De Renânia a Washington Luiz
Em um artigo do historiador Joaquim Eloy Duarte dos Santos, no site do Instituto Histórico de Petrópolis – IHP, o professor lembra da chegada do bonde à cidade, em 1895. “Trazido pelo grande empresário Franklin Sampaio, a pedido do Presidente da Câmara Municipal Dr. Hermogênio Silva. O melhoramento no transporte urbano ainda não rodava sobre trilhos e a tração era animal. No ano de 1910 a Companhia Brasileira de Energia Elétrica assinou contrato com a Câmara Municipal para a exploração do bonde elétrico, substituindo a tração animal e implementando os trilhos”.
A modificação, teve impacto sobre as ruas da cidade, onde o meio de transporte, como lembra o historiador, eram as charretes de tração animal. E a consequência foi a necessidade de adaptação não apenas da rede elétrica, mas também da dimensão das vias públicas. “Para o serviço e a segurança dos passageiros, foram reforçadas algumas pontes e, até, construídas novas de ferro, uma na Rua Souza Franco e outra diante do Palácio de Cristal”.
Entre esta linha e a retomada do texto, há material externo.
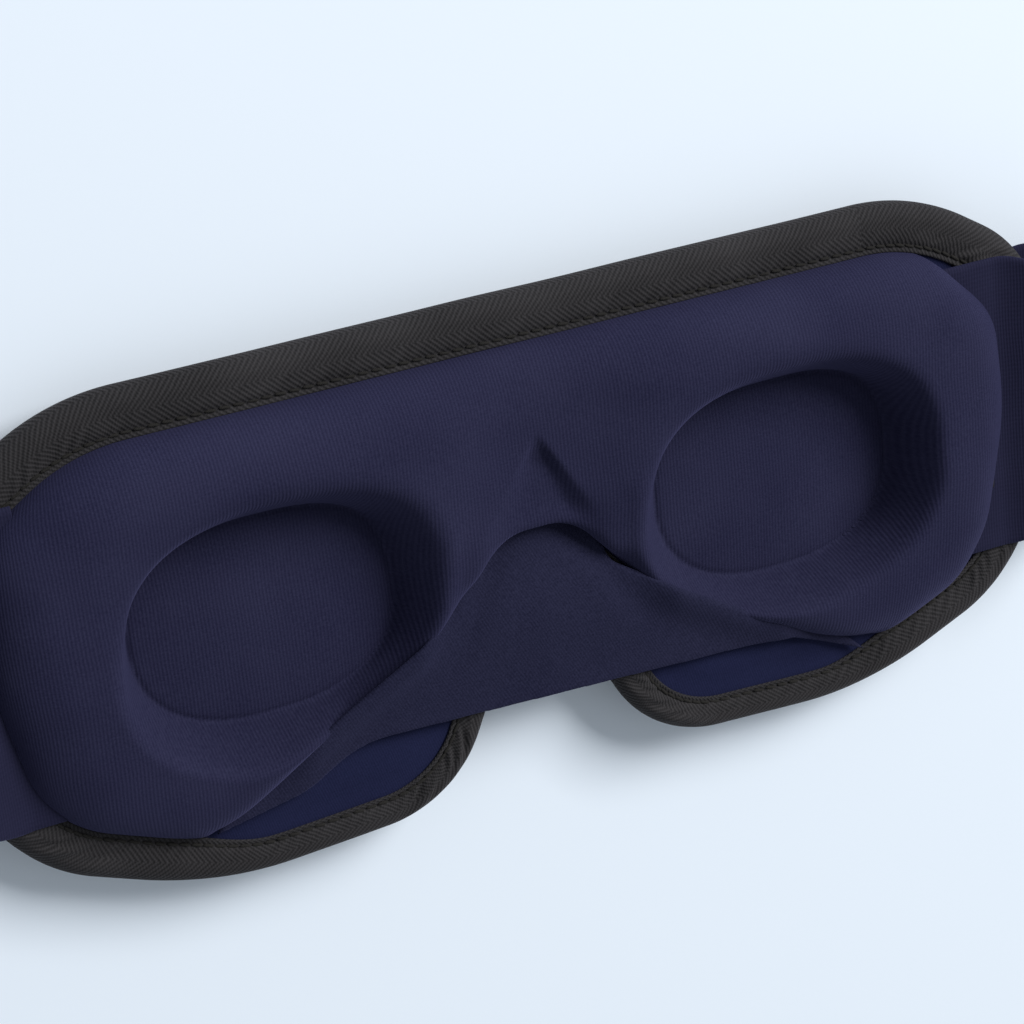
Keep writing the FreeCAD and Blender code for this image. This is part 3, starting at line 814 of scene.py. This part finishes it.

Em outro trecho, Heloy lembra de mais modificações urbanas para a novidade que ocorrerão na atual Rua Washington Luiz. “No governo do prefeito Oscar Weinschenck, no ano de 1922, as extensão das linhas foi ampliada para os lados da Renânia, com bondes circulando pela Rua 14 de Julho (hoje Washington Luiz) até as Duas Pontes, subindo para o Valparaíso pela Rua Gonçalves Dias e estabelecendo um circular atingindo a Visconde de Itaboraí e retornando pela Rua Rocha Cardoso e 14 de Julho ao centro da cidade. O transporte por bondes era chamado tecnicamente pela Prefeitura de ‘viação férrea urbana’”.
A partir do ano de 1936, o bonde começou a dar lugar aos carros e aos coletivos urbanos. As ruas do Centro Histórico, como a Washington Luiz continuaram a sofrer modificações para se adequar ao novo modelo de mobilidade, em detrimento dos rios.